Se isso não chamar a atenção, vá assistir ‘Ron Bugado’ no cinema pelas fofices (tiki, tiki, taka, tiki, tiki, tiki, taka), a boa qualidade de produção, um roteiro que deixa o coração de qualquer um “quentinho” ou mesmo pelas piadinhas que fazem todos caírem na gargalhada. Sob a alçada da Disney, a 20th Century Studios entregou a, ao menos por ora, melhor animação infantil de 2021 e clara favorita, junto a ‘Luca’, nas premiações no início do ano que vem.

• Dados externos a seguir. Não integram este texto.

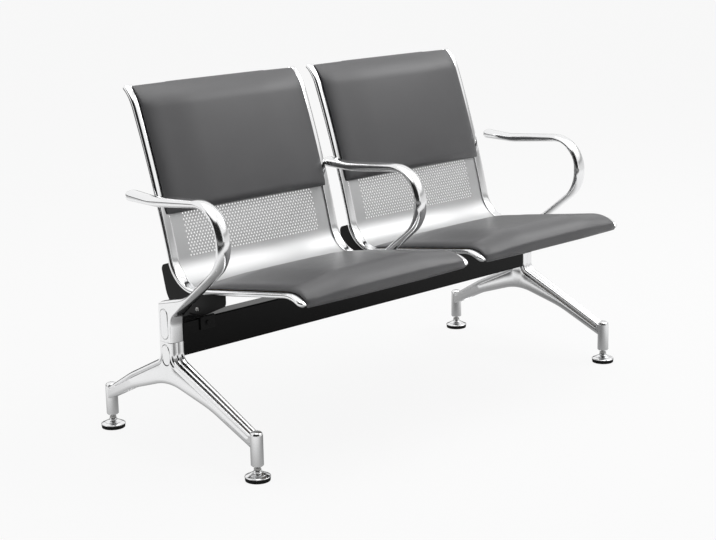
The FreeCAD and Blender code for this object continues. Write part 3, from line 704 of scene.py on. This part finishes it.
def make_legs():
    """Two-footed legs: a thin ridge between two valleys on top, a groove along each side, turned sockets."""
    half = post_width / 2
    ridge_and_valley = [(0, 0.4), (0.8, 0.5), (1.6, 0.9), (2.6, 1.3), (4.5, 1.6), (7.0, 1.6), (9.0, 1.2),
                        (10.6, 0.6), (12.0, 0.1)]
    groove = [(half, 6.2), (half - 1.2, 6.8), (half - 2.6, 8.0), (half - 2.9, 9.2), (half - 1.8, 10.6),
              (half - 0.5, 11.8), (half, 12.8)]
    rings = ridge_and_valley + round_rings(half, edge_roll, 6) + groove
    body = casting("leg_cast", outline(leg_corners(), 4.0), rings, leg_plan, leg_roundness)
    cut_level(body, post_seam_z - 0.6, keep_above=False)
    shifted(body, y=beam_line_y)
    cut_away(body, cover_block("pocket", "cap_lower", pocket=True))
    socket = [(8.0, 52), (7.8, 31.0), (11.5, 31.0), (13.5, 33.0), (13.5, 96)]
    socket += [(5.5 + 8 * math.cos(math.radians(a)), 96 + 8 * math.sin(math.radians(a)))
               for a in (12, 24, 36, 48, 60, 72, 84)]
    socket += [(4.0, 104.1), (2.0, 104.2)]
    ends = [turned("leg_socket", socket, 0, y + beam_line_y) for y in (foot_front_y, foot_rear_y)]
    bpy.ops.object.select_all(action="DESELECT")
    bpy.ops.mesh.primitive_cube_add(size=1, location=(0, beam_line_y * MM, post_seam_z * MM),
                                    scale=((post_width - seam_depth) * MM, (post_depth - seam_depth) * MM, 3 * MM))
    shim = name_piece("seam_shim")
    settle(shim)
    leg = joined("leg_cast", body, shim, *ends)
    for place, sign in (("left", -1), ("right", 1)):
        piece = shifted(turned_out(leg, "leg_" + place + "_casting", sign), sign * arm_x)
        smooth(piece, 32)
        fit(piece, "frame", leg_metal, "bright_casting", "leg_" + place)
    bpy.data.objects.remove(leg)


# Glide feet

foot_dia = 54.0
rubber_height = 8.0


def make_feet():
    """The domed bright cup on its rubber base, turned; the threaded stem and its hexagon stay as they are."""
    edge, low = foot_dia / 2, rubber_height
    cup = [(4.0, low), (edge - 0.6, low), (edge, low + 0.5), (edge, low + 1.4), (edge - 0.5, low + 2.0),
           (edge - 3, low + 3.0), (edge - 9, low + 5.0), (18.5, 13.8), (16.2, 14.8), (14.2, 15.9), (12.0, 16.7),
           (10.2, 17.3), (9.3, 18.2), (9.0, 19.4), (9.0, 21.4), (8.5, 22.0), (5.2, 22.0)]
    base = [(2.0, 0.0), (25.2, 0.0), (25.8, 0.3), (26.0, 0.9), (26.3, 4.0), (26.8, 7.2), (26.6, low - 0.1),
            (4.0, low - 0.1)]
    kinds = (("cup", cup, casting_metal, "chrome"), ("base", base, rubber, "rubber"))
    for row, y in (("front", foot_front_y), ("rear", foot_rear_y)):
        for side, x in (("left", -arm_x), ("right", arm_x)):
            place = row + "_" + side
            for kind, profile, finish, slot in kinds:
                piece = turned("foot_" + kind + "_" + place + "_turned", profile, x, y + beam_line_y, 56)
                smooth(piece, 50)
                fit(piece, "foot_" + place, finish, slot, "foot_" + kind + "_" + place)


# Bright strips along the shells' edges

rim_lip = 25.0
rim_front, rim_round = -6.5, 12.5
rim_bottom, rim_middle = -6.8, -1.8


def on_strip(x, along, rise):
    """A point in millimetres on the shell's line, run on straight past its front edge."""
    index = max(i for i in range(len(begins)) if i == 0 or along >= begins[i] - 1e-9)
    y, z = runs[index].point(along - begins[index])
    turn = runs[index].heading(along - begins[index])
    return Vector((x, y - rise * math.sin(turn), z + rise * math.cos(turn)))


def make_rims():
    """A strip with a crowned lip, a rounded outer wall and a return, its two ends rounded off."""
    section = [(25.0, 0.2), (25.0, 1.7), (24.2, 2.4), (20.0, 2.6), (12.0, 3.1), (6.0, 3.3), (3.2, 2.9), (1.2, 1.6),
               (0.3, -0.2), (0.0, -2.6), (0.2, -5.0), (1.2, -6.3), (3.0, -6.8), (8.0, -6.8), (8.0, -5.2),
               (2.4, -5.0), (2.0, 0.2)]
    last = shell_length + 1.0
    stops = [rim_front + rim_round * (1 - math.cos(math.radians(a))) for a in (4, 16, 28, 42, 58, 74, 90)]
    stops += [stops[-1] + (last - 8 - stops[-1]) * k / 104 for k in range(1, 105)]
    stops += [last - 8 * (1 - math.sin(math.radians(a))) for a in (25, 45, 65, 82)]
    rings = []
    for along in stops:
        front = min(1.0, max(0.0, (along - rim_front) / rim_round))
        rear = min(1.0, max(0.0, (last - along) / 8.0))
        front_roll, rear_roll = math.sqrt(1 - (1 - front) ** 2), math.sqrt(1 - (1 - rear) ** 2)
        width = front_roll * (0.55 + 0.45 * rear_roll)
        thick = (0.45 + 0.55 * front_roll) * (0.5 + 0.5 * rear_roll)
        filled = 1 - ease((along - rim_front - 6) / 8)
        ring = []
        for x, rise in section:
            if filled > 0 and rise < 0.3 and x > 1.5:
                rise += (rim_bottom - rise) * filled * (1.0 if x < 24 else 0.75)
            rise = rim_middle + (rise - rim_middle) * thick
            ring.append(on_strip(rim_lip / 2 + (x - rim_lip / 2) * width, along, rise))
        rings.append(ring)
    strip = loft("strip", rings)
    for seat, center in (("left", -shell_center), ("right", shell_center)):
        for edge, sign in (("left", -1), ("right", 1)):
            node = "rim_" + seat + "_" + edge
            piece = twin(strip, node + "_strip")
            piece.data.transform(Matrix.Diagonal((-sign, 1, 1, 1)))
            if sign > 0:
                piece.data.flip_normals()
            shifted(piece, center + sign * shell_width / 2)
            smooth(piece, 50)
            fit(piece, "frame", chrome, "chrome", node)
    bpy.data.objects.remove(strip)


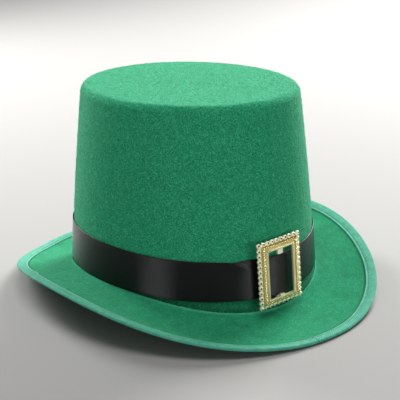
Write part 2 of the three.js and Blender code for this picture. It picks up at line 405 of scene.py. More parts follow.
def new_material(name, **shader_values):
    """A material with its Principled shader, whose constant values are set on the shader's own sockets."""
    material = bpy.data.materials.new(name)
    material.use_nodes = True
    shader = material.node_tree.nodes["Principled BSDF"]
    for key, value in shader_values.items():
        shader.inputs[key.replace("_", " ")].default_value = value
    return material, material.node_tree, shader


def bump_into(tree, shader, height, distance, strength=1.0):
    """Feeds a height through a Bump node into the shader's normal."""
    bump = tree.nodes.new("ShaderNodeBump")
    bump.inputs["Distance"].default_value = distance
    bump.inputs["Strength"].default_value = strength
    tree.links.new(height, bump.inputs["Height"])
    tree.links.new(bump.outputs["Normal"], shader.inputs["Normal"])


def felt_group():
    """Matted fibres: specks and strands in the felt's colour, and the height of its nap."""
    group = bpy.data.node_groups.new("matted_fibres", "ShaderNodeTree")
    face = group.interface
    for name, kind, value in (
        ("Felt", "NodeSocketColor", (0.01, 0.2, 0.08, 1)),
        ("Pale fibre", "NodeSocketColor", (0.1, 0.5, 0.28, 1)),
        ("Dark fibre", "NodeSocketColor", (0.004, 0.07, 0.03, 1)),
        ("Speckle", "NodeSocketFloat", 0.5),
        ("Grain per metre", "NodeSocketFloat", 900.0),
        ("Blotch", "NodeSocketFloat", 0.1),
    ):
        face.new_socket(name, in_out="INPUT", socket_type=kind).default_value = value
    face.new_socket("Color", in_out="OUTPUT", socket_type="NodeSocketColor")
    face.new_socket("Height", in_out="OUTPUT", socket_type="NodeSocketFloat")
    given = group.nodes.new("NodeGroupInput")
    result = group.nodes.new("NodeGroupOutput")
    place = group.nodes.new("ShaderNodeTexCoord").outputs["Object"]

    def noise(factor, detail, roughness, swirl=0.0):
        node = add_node(group, "ShaderNodeTexNoise", Detail=detail, Roughness=roughness, Distortion=swirl)
        scale = math_node(group, "MULTIPLY", given.outputs["Grain per metre"], factor)
        group.links.new(scale, node.inputs["Scale"])
        group.links.new(place, node.inputs["Vector"])
        return node.outputs["Fac"]

    def weighed(socket, weight):
        return math_node(group, "MULTIPLY", socket, weight)

    fine = noise(1.25, 2.0, 0.6)
    strands = noise(0.9, 1.0, 0.5, 1.6)
    clumps = noise(0.28, 2.0, 0.5)
    broad = noise(0.06, 3.0, 0.6, 1.5)
    nap = math_node(group, "ADD", weighed(fine, 0.45), weighed(strands, 0.45))
    nap = math_node(group, "ADD", nap, weighed(clumps, 0.1))
    pale = math_node(group, "MULTIPLY", ramp(group, nap, 0.5, 0.66), given.outputs["Speckle"])
    dark = math_node(group, "MULTIPLY", ramp(group, nap, 0.5, 0.36), given.outputs["Speckle"])
    colour = mixed(group, pale, given.outputs["Felt"], given.outputs["Pale fibre"])
    colour = mixed(group, dark, colour, given.outputs["Dark fibre"])
    shade = math_node(group, "MULTIPLY", ramp(group, broad, 0.4, 0.65), given.outputs["Blotch"])
    colour = mixed(group, shade, colour, given.outputs["Dark fibre"])
    group.links.new(colour, result.inputs["Color"])
    group.links.new(nap, result.inputs["Height"])
    return group


FIBRES = felt_group()


def felt_material(name, felt, pale, dark, speckle, grain, bump, sheen, blotch):
    """Felt with a soft sheen. One point attribute lightens the felt as a painted highlight along the brim's crease,
    and another darkens it with painted shade below the ribbon, at the crown's foot and just inside the tape's hem."""
    material, tree, shader = new_material(
        name, Roughness=0.95, Sheen_Weight=sheen, Sheen_Roughness=0.35, Sheen_Tint=(0.6, 1, 0.8, 1),
        Specular_IOR_Level=0.1,
    )
    fibres = add_node(tree, "ShaderNodeGroup", node_tree=FIBRES)
    for label, value in (("Felt", felt), ("Pale fibre", pale), ("Dark fibre", dark)):
        fibres.inputs[label].default_value = (*value, 1)
    fibres.inputs["Speckle"].default_value = speckle
    fibres.inputs["Grain per metre"].default_value = grain
    fibres.inputs["Blotch"].default_value = blotch
    raised = add_node(tree, "ShaderNodeAttribute", attribute_name="painted_crease_highlight").outputs["Fac"]
    painted_shade = add_node(tree, "ShaderNodeAttribute", attribute_name="painted_shade").outputs["Fac"]
    # Painted highlight: the felt along the brim's crease is lightened as if lit.
    colour = mixed(tree, raised, fibres.outputs["Color"], (*(1.1 * np.array(pale)), 1))
    # Painted shade: darkens the felt below the ribbon, at the crown's foot and just inside the tape's hem.
    colour = mixed(tree, painted_shade, colour, (*(0.55 * np.array(dark)), 1))
    tree.links.new(colour, shader.inputs["Base Color"])
    bump_into(tree, shader, fibres.outputs["Height"], bump)
    return material


def satin_material():
    """Black satin: fine weft lines along the ribbon and a sheen drawn out up and down."""
    material, tree, shader = new_material(
        "black_satin", Specular_IOR_Level=0.28, Anisotropic=0.5, Anisotropic_Rotation=0.25,
    )
    place = add_node(tree, "ShaderNodeUVMap", uv_map="surface").outputs["UV"]
    weave = add_node(tree, "ShaderNodeTexWave", Scale=900.0, Distortion=1.5, bands_direction="Y")
    tree.links.new(place, weave.inputs["Vector"])
    cloud = add_node(tree, "ShaderNodeTexNoise", Scale=160.0, Detail=3.0)
    tree.links.new(place, cloud.inputs["Vector"])
    tree.links.new(
        mixed(tree, cloud.outputs["Fac"], (0.003, 0.003, 0.003, 1), (0.006, 0.0055, 0.0065, 1)),
        shader.inputs["Base Color"],
    )
    rough = math_node(tree, "ADD", math_node(tree, "MULTIPLY", cloud.outputs["Fac"], 0.1), 0.19)
    tree.links.new(rough, shader.inputs["Roughness"])
    height = math_node(tree, "ADD", weave.outputs["Fac"], math_node(tree, "MULTIPLY", cloud.outputs["Fac"], 2.0))
    bump_into(tree, shader, height, 0.03 * MM)
    return material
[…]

Curtiu e não vê a hora de assistir ‘Ron Bugado’? O longa chega em 21 de outubro de 2021 nas salas de cinema em todo o Brasil – péssima data, vale ressaltar, pois além de ser 10 dias depois do feriadão que contempla o “Dia das Crianças”, ainda terá que enfrentar ‘Duna’, da Warner Bros., e ‘Halloween Kills – O Terror Continua’, da Universal Studios, pela bilheteria. Confira abaixo trailer e sinopse oficiais:

“‘Ron Bugado’ conta a história do jovem Barney, um menino de onze anos que tem dificuldade de fazer novos amigos, e seu companheiro Ron, uma inteligência artificial de alta tecnologia que anda, fala e é o “melhor amigo fora da caixa” de Barney. Mas quando Ron começa a ter seu funcionamento comprometido, os dois saem em uma aventura repleta de ação, onde a amizade entre os dois se mostra verdadeira.”